Antes de presentarse anoche ante el público, María Joao Pires, considerada como una de las grandes leyendas vivas del piano, quiso vivir con el alumnado de los Conservatorios Profesional y Superior de Música. Con ellos compartió con los que compartió en una animada sesión sobre su experiencia musical, su técnica de trabajo, dando a los futuros músicos canarios valiosísimos consejos sobre cómo transmitir verdadero arte sobre el escenario.

Es parte de su ADN. Siempre Implicada en proyectos corales dirigidos a niños desfavorecidos y otros para crear interacciones entre artistas de diferentes generaciones, Pires afirma que procede de una generación que conoce "la parte sagrada del arte".

La intérprete luso-brasileña concibe la música como un medio "para mejorar el mundo" y no como "patrimonio exclusivo" de quienes acuden a las salas de conciertos.
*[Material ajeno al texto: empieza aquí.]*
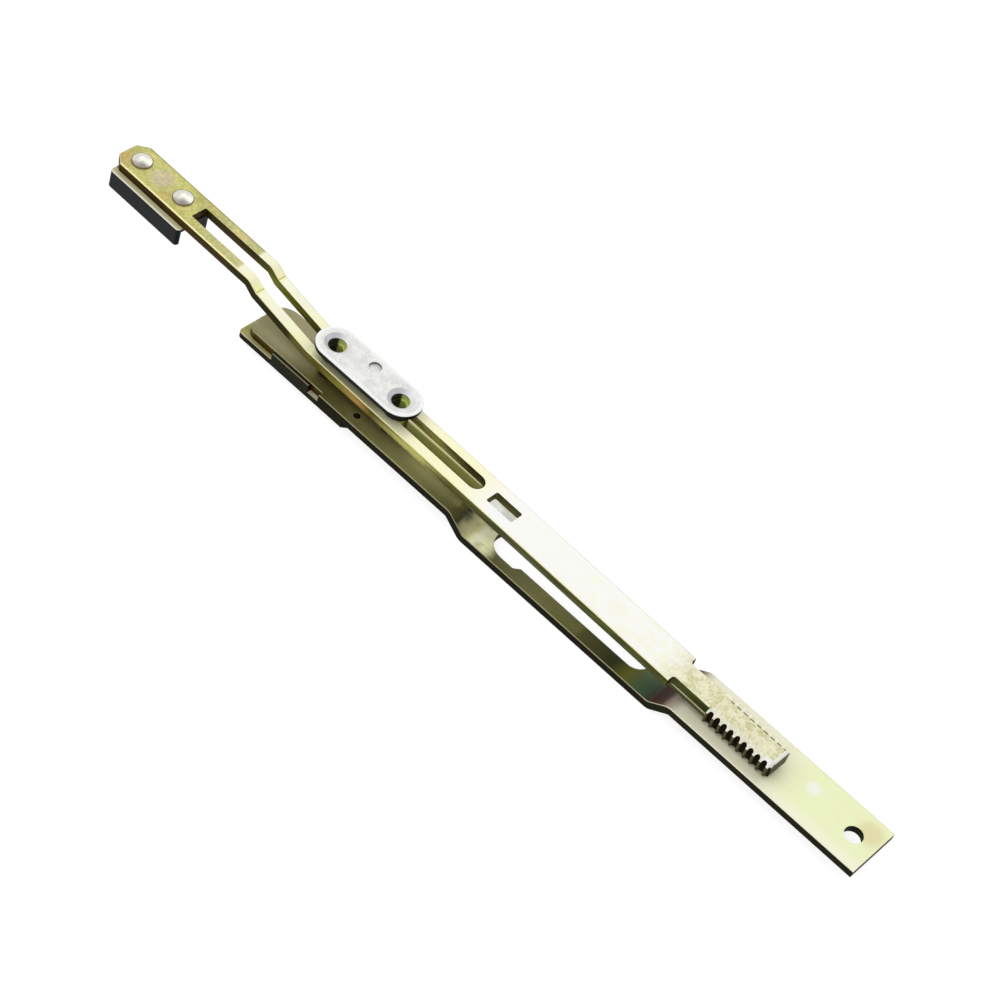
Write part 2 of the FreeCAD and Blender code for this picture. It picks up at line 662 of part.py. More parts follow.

A esas personas las cautivó con un concierto que llenó de magia el teatro Guimerá, interpretando la "Sonata para piano nº 12", de Mozart; la "Sonata nº 8 en do menor" ("Patética"), de Beethoven, y una selección de "Nocturnos" de Chopin.

Después de muchos años recorriendo los escenarios de todo el mundo, Pires sigue sorprendiendo por su perfecto equilibrio, su excelente refinamiento tímbrico, una perfecta digitación, la sutileza con la que acaricia las teclas, la limpieza de los arpegios, todo un conjunto de cualidades que consiguen que la música fluya de la manera más natural posible.

Esta mujer de apariencia frágil se ha convertido en una de esas pocas artistas capaces de elevar la música clásica a las listas de superventas. Elegante, luchadora, dulce, inquieta y rebelde, feroz y delicada al tiempo, ha aprendido a ser feliz tras superar los 70 años, después de haber apartado de su lado ese sentimiento de ir siempre a contrapunto, de estar continuamente a contracorriente, que la ha mantenido atenazada en ocasiones y que le ha creado una aureola de mujer terrible.

No llega al metro sesenta de estatura, una condición física que la ha obligado a desarrollar una serie de técnicas muy propias y también un modo de ser y de estar que confirma, en buena medida, la afirmación que sostiene el maestro Daniel Barenboim: que el piano no se toca con las manos, sino con la cabeza.